KFIV increased its power from 1,000 to 5,000 watts in 1965. Kilibro Broadcasting bought KFIV for $475,000 in 1966. Kilibro founded a KFIV-FM sister station in 1977. In 1982, the KFIV stations were part of a four-station, $5.7 million sale from Kilibro and Monterey Peninsula Communications to Community Pacific Broadcasting. The station became KZUN, "Modesto’s Country Cousin" station featuring popular country and western music in 1984. KZUN was unsuccessful against established country stations KTRB and KMIX AM and FM.

The station became KFIV again in September 1985. KZUN changed its call letters back to KFIV and its format back to Adult Contemporary but this time they utilized the Satellite Music Network's Starstation AC. In 1987, KFIV dropped Adult Contemporary and went to Contemporary Hit Radio which they simulcast on their FM sister station, KFIV-102.3. The call sign changed to KASH on March 17, 1989. KASH changed from music to business news and talk and joined the Mutual Broadcasting System.

Logo of Power Talk 1360 KFIV prior to 2002.

The station became KFIV again on February 22, 1991 and retained its previous business format. By 1994, KFIV became a standard news/talk station. Community Pacific Broadcasting purchased Stockton station KJAX (later KWSX) in 1996 and made KJAX a full-time simulcast of KFIV.

Logo of 1360 AM News/Talk KFIV from 2002 to 2006.

After 50 years of local ownership, KFIV was acquired by Clear Channel Communications, the forerunner to today's iHeartMedia, Inc., in 2000. KFIV was branded "Power Talk 1360 KFIV" around 2001. By 2003, KFIV had a local morning show along with syndicated talk shows including The Rush Limbaugh Show, Dr. Laura, and The Savage Nation.

Logo of the "K5/K6" simulcast with KWSX in Stockton in late 2006.

In 2006, KFIV and KWSX began a new simulcast branded "K-5 and K-6" after KWSX changed from a religious to news/talk format and introduced a new morning show hosted by Bill Mick.
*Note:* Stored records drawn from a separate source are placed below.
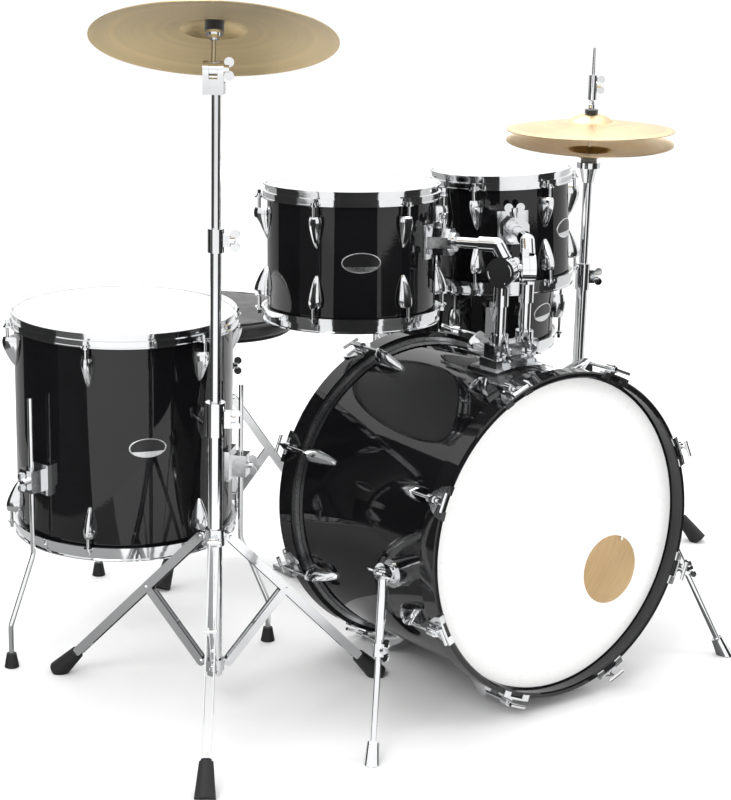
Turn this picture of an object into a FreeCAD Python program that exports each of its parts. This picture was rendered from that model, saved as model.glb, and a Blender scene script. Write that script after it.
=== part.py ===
"""Five-piece acoustic drum kit with hi-hats, crash cymbal, pedals and throne.

Kit frame while building: +X to the right as the audience sees the kit, +Y towards
the drummer, +Z up, floor at z = 0, the bass drum's front face over the origin.
Every piece is shifted at the end so that the origin is the middle of the footprint.
"""
import FreeCAD, Part
import math
import os

V = FreeCAD.Vector
X_AXIS = V(1, 0, 0)
Y_AXIS = V(0, 1, 0)
Z_AXIS = V(0, 0, 1)
ORIGIN = V(0, 0, 0)
INCH = 25.4
HUGE = 3000.0                 # size of a cutting block

# ---- clearances -------------------------------------------------------------
GAP = 0.3                     # between faces of neighbouring pieces
RUN = 0.4                     # round a shaft or pin that moves in its hole
SEAT = 0.1                    # between a fitting and the shell it is bolted to

# ---- shells, heads and hoops ------------------------------------------------
SHELL_WALL = 7.5
EDGE_CHAMFER = 4.0            # bearing edge, cut inside the shell
FILM = 1.2                    # drum head film
RING_WIDE = 5.0               # the head's ring, radially
RING_HIGH = 6.0
BASS_RING_WIDE = 7.0
RING_TOP = 5.9                # ring below a tom's bearing edge
HOOP_STEEL = 2.0
HOOP_RISE = 10.0              # metal hoop above the head
HOOP_DROP = 16.0              # metal hoop below the head
HOOP_FLANGE = 10.4            # flange outside the shell
ROD_OFFSET = 14.5             # tension rod outside the shell
ROD_R = 2.9
EAR_HALF = 8.0

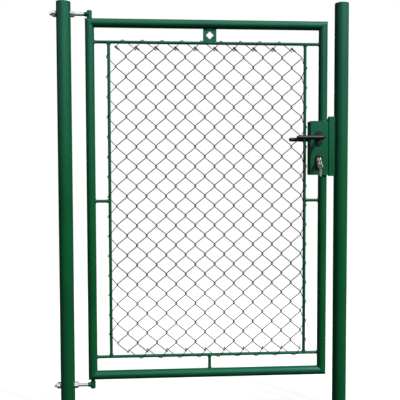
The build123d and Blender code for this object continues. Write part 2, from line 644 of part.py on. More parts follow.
def build():
    """Every named piece of the gate."""
    parts = {
        "hinge_post": hinge_post(),
        "hinge_post_cap": post_cap(0, HINGE_POST_TOP),
        "latch_post": latch_post(),
        "latch_post_cap": post_cap(LATCH_POST_X, POST_TOP),
        "strike_plate": strike_plate(),
        "top_rail": mitred_tube((-1, 1), (1, 1)),
        "bottom_rail": mitred_tube((-1, -1), (1, -1)),
        "hinge_stile": mitred_tube((-1, -1), (-1, 1)),
        "spacer_plate": spacer_plate(),
        "wire_fabric": fabric(),
        "upper_hinge_pin": hinge_pin(1),
        "lower_hinge_pin": hinge_pin(-1),
        "lock_case": lock_case(),
        "latch_bolt": bolt(LATCH_Z, LATCH_WIDTH, LATCH_HEIGHT),
        "dead_bolt": bolt(BOLT_Z, BOLT_WIDTH, BOLT_HEIGHT),
        "front_handle_plate": handle_plate(-1),
        "back_handle_plate": handle_plate(1),
        "front_cylinder_plate": cylinder_plate(-1),
        "back_cylinder_plate": cylinder_plate(1),
        "lock_cylinder": lock_cylinder(),
        "spindle": spindle(),
        "front_lever": lever(-1),
        "back_lever": lever(1),
        "cylinder_plug": plug(),
        "key": key(),
        "key_ring": key_ring(),
        "spare_key": spare_key(),
    }
    parts["lower_lock_stile"], parts["upper_lock_stile"] = lock_stiles()
    parts.update(inner_rods())
    parts.update(struts())
    parts.update(lacings())
    for name, z in (("upper", UPPER_EYE_Z), ("lower", LOWER_EYE_Z)):
        threaded, eye, nuts = hinge_hardware(z)
        parts[name + "_hinge_rod"] = threaded
        parts[name + "_hinge_eye"] = eye
        parts[name + "_hinge_nuts"] = nuts
    return parts


os.makedirs("parts", exist_ok=True)
for node, shape in build().items():
    export_step(shape, os.path.join("parts", node + ".step"))
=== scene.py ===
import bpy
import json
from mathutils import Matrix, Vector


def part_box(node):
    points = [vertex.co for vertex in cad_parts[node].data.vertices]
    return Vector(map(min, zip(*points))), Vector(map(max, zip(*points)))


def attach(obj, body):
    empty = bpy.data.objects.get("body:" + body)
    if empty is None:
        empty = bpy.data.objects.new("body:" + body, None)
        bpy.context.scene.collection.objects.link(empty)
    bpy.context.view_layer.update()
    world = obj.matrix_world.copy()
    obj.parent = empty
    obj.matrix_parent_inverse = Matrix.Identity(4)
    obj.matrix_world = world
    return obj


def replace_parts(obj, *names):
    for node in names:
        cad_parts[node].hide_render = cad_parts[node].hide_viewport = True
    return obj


bl_info = {
    "name": "Chain link gate",
    "version": (1, 0, 0),
    "blender": (4, 5, 0),
    "location": "3D View > Sidebar > Gate",
    "description": "Dresses a garden gate with woven wire, weld beads, threads and powder coat",
    "category": "Add Mesh",
}

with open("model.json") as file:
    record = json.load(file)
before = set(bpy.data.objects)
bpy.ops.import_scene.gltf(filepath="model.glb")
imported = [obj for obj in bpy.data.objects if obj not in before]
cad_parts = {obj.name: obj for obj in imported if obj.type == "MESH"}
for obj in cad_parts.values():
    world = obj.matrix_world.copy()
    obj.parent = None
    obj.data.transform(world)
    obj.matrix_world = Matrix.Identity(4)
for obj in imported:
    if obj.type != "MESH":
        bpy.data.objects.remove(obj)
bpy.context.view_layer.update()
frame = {"nodes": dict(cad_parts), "record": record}

import json
import math

import bpy
import numpy as np
from bpy.props import FloatProperty, FloatVectorProperty, PointerProperty
from mathutils import Matrix

TURN = 2 * math.pi
MM = 0.001


def middle(node, axis):
    """Centre of a CAD node's box along one axis."""
    low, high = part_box(node)
    return (low[axis] + high[axis]) / 2


def half_width(node, axis):
    """Half of a CAD node's box along one axis."""
    low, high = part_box(node)
    return (high[axis] - low[axis]) / 2


# Places and radii of the tubes and rods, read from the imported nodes, in metres
FRAME_R = half_width("top_rail", 1)
ROD_R = half_width("top_inner_rod", 1)
POST_R = half_width("hinge_post", 1)
HINGE_X = middle("hinge_stile", 0)
LOCK_X = middle("upper_lock_stile", 0)
POST_X = middle("latch_post", 0)
TOP_RAIL_Z = middle("top_rail", 2)
BOTTOM_RAIL_Z = middle("bottom_rail", 2)
HINGE_ROD_X = middle("hinge_side_inner_rod", 0)
LOCK_ROD_X = middle("lock_side_inner_rod", 0)
TOP_ROD_Z = middle("top_inner_rod", 2)
BOTTOM_ROD_Z = middle("bottom_inner_rod", 2)
CASE_LOW, CASE_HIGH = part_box("lock_case")
STRIKE_LOW, STRIKE_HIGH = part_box("strike_plate")
PLATE_LOW, PLATE_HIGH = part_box("spacer_plate")

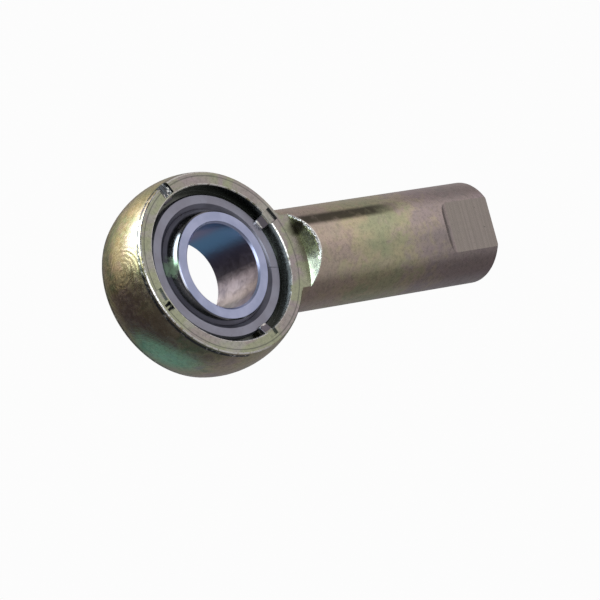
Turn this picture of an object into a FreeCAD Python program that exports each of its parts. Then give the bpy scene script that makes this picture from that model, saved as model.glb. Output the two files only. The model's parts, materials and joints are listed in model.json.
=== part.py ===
import FreeCAD, Part
import math
import os
from collections import namedtuple

# Female rod end with a spherical plain bearing staked into its eye.
# Millimetres.  Origin: centre of the bearing.  +X: along the threaded shank.  +Z: out of one
# face of the eye, along the axis of the bearing seat.  Both faces are alike but for two stakes.

V = FreeCAD.Vector
ORIGIN = V(0, 0, 0)
X_AXIS = V(1, 0, 0)
Z_AXIS = V(0, 0, 1)

# ---- Driving dimensions: bearing (20 x 35 x 16 x 12) ----
BORE_D = 20.0
RING_OUTSIDE_D = 35.0
INNER_WIDTH = 16.0
OUTER_WIDTH = 12.0
BALL_D = 30.0
BALL_CLEARANCE = 0.04          # radial, between the ball and its seat
BORE_CHAMFER = 0.45
BALL_EDGE_BREAK = 0.12
SEAT_MOUTH_R = 15.1            # opening in each face of the outer ring
OUTER_RING_CHAMFER = 0.4
SPLIT_WIDTH = 0.12             # the outer ring is cracked open once, to take the ball
SPLIT_ANGLE = -9.0
RING_TILT = 5.0                # the ball swivels freely and lies this far off square
RING_TILT_HEADING = 24.0       # direction of the tilt axis in the XY plane, from +X

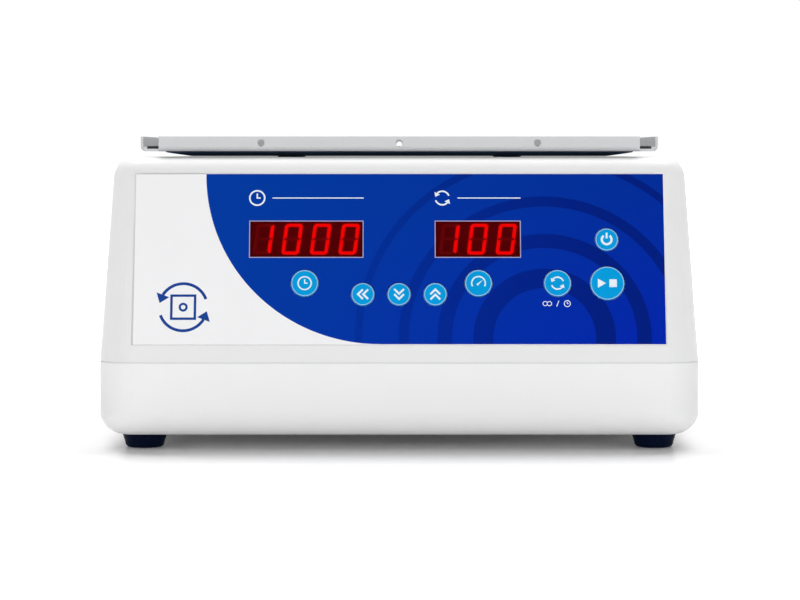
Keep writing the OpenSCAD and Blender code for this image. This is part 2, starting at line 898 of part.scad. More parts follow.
module shaft_clip() {
    color([0.3, 0.3, 0.32]) driven() translate([0, 0, clip_z]) difference() {
        cylinder(d = bearing_bore + 5, h = clip_t);
        translate([0, 0, -past]) cylinder(d = bearing_bore - clip_bite, h = clip_t + 2 * past);
        translate([-1.5, 0, -past]) cube([3, bearing_bore, clip_t + 2 * past]);
    }
}

// Flanged pulley of radius r on the belt's level
module pulley(r) {
    translate([0, 0, pulley_z]) cylinder(r = r, h = pulley_top - pulley_z);
    for (z = [pulley_z, pulley_top - pulley_lip])
        translate([0, 0, z]) cylinder(r = r + pulley_flange, h = pulley_lip);
}

module crank_pulley() {
    through = pulley_top - pulley_z + 2 * past;
    color("silver") driven() difference() {
        pulley(pulley_r);
        translate([0, 0, pulley_z - past]) {
            cylinder(d = shaft_nose_d, h = through);
            translate([0, orbit_r, 0]) cylinder(d = pin_root_d, h = through);
            // Lightening holes
            for (a = [-40, 0, 40]) rotate(a)
                translate([0, pulley_r - pulley_hole_in, 0]) cylinder(d = pulley_hole_d, h = through);
        }
        at_weight_screws() translate([0, 0, pulley_top - weight_bite - past])
            cylinder(d = screw_d, h = weight_bite + 2 * past);
    }
}

// Repeats its children at the two screws of the counterweight
module at_weight_screws() {
    for (x = [-1, 1]) translate([x * weight_screw_x, -weight_screw_y, 0]) children();
}

module counterweight() {
    color([0.35, 0.36, 0.38]) driven() translate([0, 0, pulley_top]) difference() {
        intersection() {
            cylinder(r = pulley_r - 3, h = weight_h);
            translate([-pulley_r, -pulley_r - weight_back, 0]) cube([2 * pulley_r, pulley_r, weight_h]);
        }
        at_weight_screws() {
            translate([0, 0, -past]) cylinder(d = screw_d + 0.2, h = weight_h + 2 * past);
            translate([0, 0, weight_h - weight_head_sink])
                cylinder(d = head_room_d, h = weight_head_sink + past);
        }
    }
}

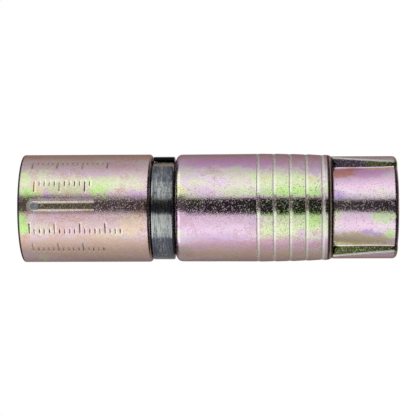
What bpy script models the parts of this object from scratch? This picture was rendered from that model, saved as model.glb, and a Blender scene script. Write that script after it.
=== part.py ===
"""Steel sleeve anchor for a 16 mm hole, standing on the end of its expander cone.

From the top down it has a spacer sleeve, a split crush ring, an expansion sleeve and a winged
expander cone. +Z runs from the cone's end to the mouth, the wings lie along X, and the pressed
channel of the spacer faces -Y.
"""

import math

import bmesh
import bpy
from mathutils import Vector

MM = 0.001

# Bolt and the bores that it passes
BOLT_DIAMETER = 9.5 * MM
BOLT_CLEARANCE = 0.4 * MM
THREAD_DEPTH = 0.7 * MM
BORE_LEAD = 0.35 * MM

# Walls, from the bolt outwards
SLEEVE_WALL = 2.65 * MM
NECK_WALL = 1.5 * MM
NECK_FIT = 0.2 * MM
RING_WALL = 0.61 * MM

# Lengths along the anchor
SPACER_LENGTH = 18.8 * MM
RING_WIDTH = 3.05 * MM
RING_PLAY_ABOVE = 0.12 * MM
RING_PLAY_BELOW = 0.23 * MM
SLEEVE_LENGTH = 22.5 * MM
NECK_REACH = 2.8 * MM
NECK_END_PLAY = 0.3 * MM
CONE_PLAY = 0.05 * MM
WING_LENGTH = 9.25 * MM
NOSE_LENGTH = 3.1 * MM

# Edges of the sleeves and the ring
MOUTH_EDGE = 0.26 * MM
SPACER_FOOT_EDGE = 0.5 * MM
SHOULDER_EDGE = 0.92 * MM
RING_EDGE = 0.14 * MM
NECK_EDGE = 0.2 * MM

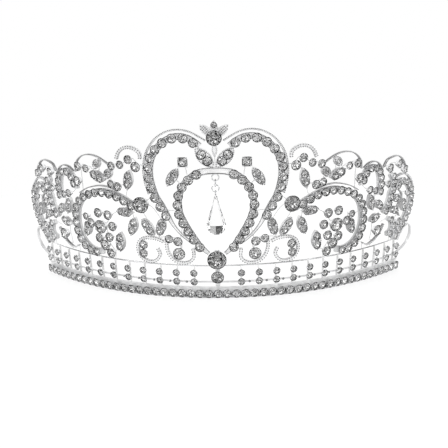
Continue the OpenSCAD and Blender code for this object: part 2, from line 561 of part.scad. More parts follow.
// Where each ring hangs: the middle of the wire above that carries it
HANG_1 = face_point(0, EYE_H - ring_r, EYE_D);
function next_hang(hang, r) = hang + [0, 0, 2 * chain_wire_r + RING_GAP - 2 * r];
HANG_2 = next_hang(HANG_1, ring_r);
HANG_3 = next_hang(HANG_2, ring_r);
HANG_4 = next_hang(HANG_3, drop_ring_r);
module chain_ring(r) {
    rotate_extrude($fn = 48) translate([r, 0]) circle(chain_wire_r, $fn = 16);
}
function ring_middle(hang, r) = hang + [0, 0, 2 * chain_wire_r + RING_GAP - r];
module pendant_eye() { color(METAL) on_face(0, EYE_H) translate([0, 0, EYE_D]) chain_ring(ring_r); }
module chain_ring_upper() {
    color(METAL) translate(ring_middle(HANG_1, ring_r)) rotate([0, 90, 0]) chain_ring(ring_r);
}
module chain_ring_middle() {
    color(METAL) translate(ring_middle(HANG_2, ring_r)) rotate([90, 0, 0]) chain_ring(ring_r);
}
module chain_ring_lower() {
    color(METAL) translate(ring_middle(HANG_3, drop_ring_r)) rotate([0, 90, 0]) chain_ring(drop_ring_r);
}
// Levels down the crystal: share of its height, of its width and of its thickness
DROP_LEVELS = [[-0.055, 0.16, 0.12], [0.02, 0.2, 0.25], [0.25, 0.44, 0.55], [0.5, 0.74, 0.85], [0.72, 1, 1],
    [0.88, 0.84, 0.8], [0.97, 0.5, 0.5], [1, 0.2, 0.2]];
DROP_SIDES = 12;
module pendant_crystal() {
    hole = HANG_4 - [0, 0, drop_hole_r - chain_wire_r - 0.2];
    color(CLEAR) translate(hole) difference() {
        joined_rings([for (level = DROP_LEVELS)
            [for (k = [0 : DROP_SIDES - 1])
                let (a = -360 * k / DROP_SIDES)
                [level[1] * drop_width / 2 * cos(a), level[2] * drop_thickness / 2 * sin(a),
                 -level[0] * drop_height]]]);
        rotate([90, 0, 0]) cylinder(r = drop_hole_r, h = 4 * drop_thickness, center = true, $fn = 24);
    }
}

base_band();
band_edge_wires();
band_settings();
band_stones();
lower_rail();
upper_rail();
picket_posts();
picket_settings();
picket_stones();
centre_post();
centre_settings();
centre_stones();
inner_heart();
inner_heart_settings();
inner_heart_stones();
outer_heart_left();
outer_heart_right();
outer_heart_rims();
outer_heart_settings();
outer_heart_stones();
finial_leaves();
finial_settings();
finial_stones();
cleft_leaves();
cleft_leaf_stones();
lobe_settings();
lobe_stones();
beaded_curl_left();
beaded_curl_right();
c_curl_left();
c_curl_right();
curl_settings();
curl_stones();
spray_leaves();
spray_stones();
small_top_arc_left();
small_top_arc_right();
large_top_arc_left();
large_top_arc_right();
main_scroll_left();
main_scroll_right();
scroll_settings();
scroll_stones();
flower_settings();
flower_stones();
side_arch_left();
side_arch_right();
far_loop_left();
far_loop_right();
side_settings();
side_stones();
end_loop_left();
end_loop_right();
support_wires();
pendant_eye();
chain_ring_upper();
chain_ring_middle();
chain_ring_lower();
pendant_crystal();
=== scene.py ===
"""Bridal tiara: cut stones in clawed cups, milgrain edges, leaves, a flower and a hanging crystal drop.

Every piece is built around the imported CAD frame. Lengths in the pattern are millimetres: s runs along the
band from its centre, h up the slope from the band's stone row, and d forward out of the metal face. They
become metres when a mesh is made.
"""

import json
import math
import random

import bmesh
import bpy
import numpy as np
from mathutils import Matrix, Vector


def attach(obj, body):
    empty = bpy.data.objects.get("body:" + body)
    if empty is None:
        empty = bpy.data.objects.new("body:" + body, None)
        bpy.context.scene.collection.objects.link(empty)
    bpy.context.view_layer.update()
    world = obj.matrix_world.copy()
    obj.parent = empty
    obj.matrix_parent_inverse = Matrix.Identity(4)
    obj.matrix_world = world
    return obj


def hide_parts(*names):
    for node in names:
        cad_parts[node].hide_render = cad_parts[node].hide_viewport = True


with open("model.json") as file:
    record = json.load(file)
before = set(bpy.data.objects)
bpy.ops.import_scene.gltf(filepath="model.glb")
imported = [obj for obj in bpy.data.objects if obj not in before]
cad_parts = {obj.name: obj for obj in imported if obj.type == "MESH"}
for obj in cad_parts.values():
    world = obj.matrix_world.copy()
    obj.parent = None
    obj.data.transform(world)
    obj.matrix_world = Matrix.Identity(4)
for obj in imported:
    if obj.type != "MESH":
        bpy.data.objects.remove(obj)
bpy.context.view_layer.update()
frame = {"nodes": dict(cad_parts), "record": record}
MM = 0.001
random.seed(7)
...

Dave Bowman (formerly Dave Diamond) replaced Mick as morning host for KFIV/KWSX in 2007 and moved to afternoons before resigning in 2015.

Logo of the "K5" simulcast with KWSX from 2006 to 2008.

The KFIV/KWSX simulcast was rebranded "Power Talk" in September 2013. Trevor Carey replaced Bowman as afternoon drive host in February 2015. Dan Conry became afternoon drive host in July 2016.

In June 2018, KWSX dropped the KFIV simulcast and became a Fox Sports Radio affiliate.

==Programming==
KFIV features a local talk show in afternoon drive time, hosted by Mike Douglass; Trevor Carey and John Gerardi from co-owned KALZ in Fresno are also featured. The rest of the weekday schedule is made up of nationally syndicated conservative talk shows. KFIV broadcasts hourly updates from Fox News Radio.

KFIV also broadcasts some sports coverage, such as NFL on Westwood One Sports. KFIV once carried San Jose State University Spartans football in 2005, 2008, and from 2012 to 2019.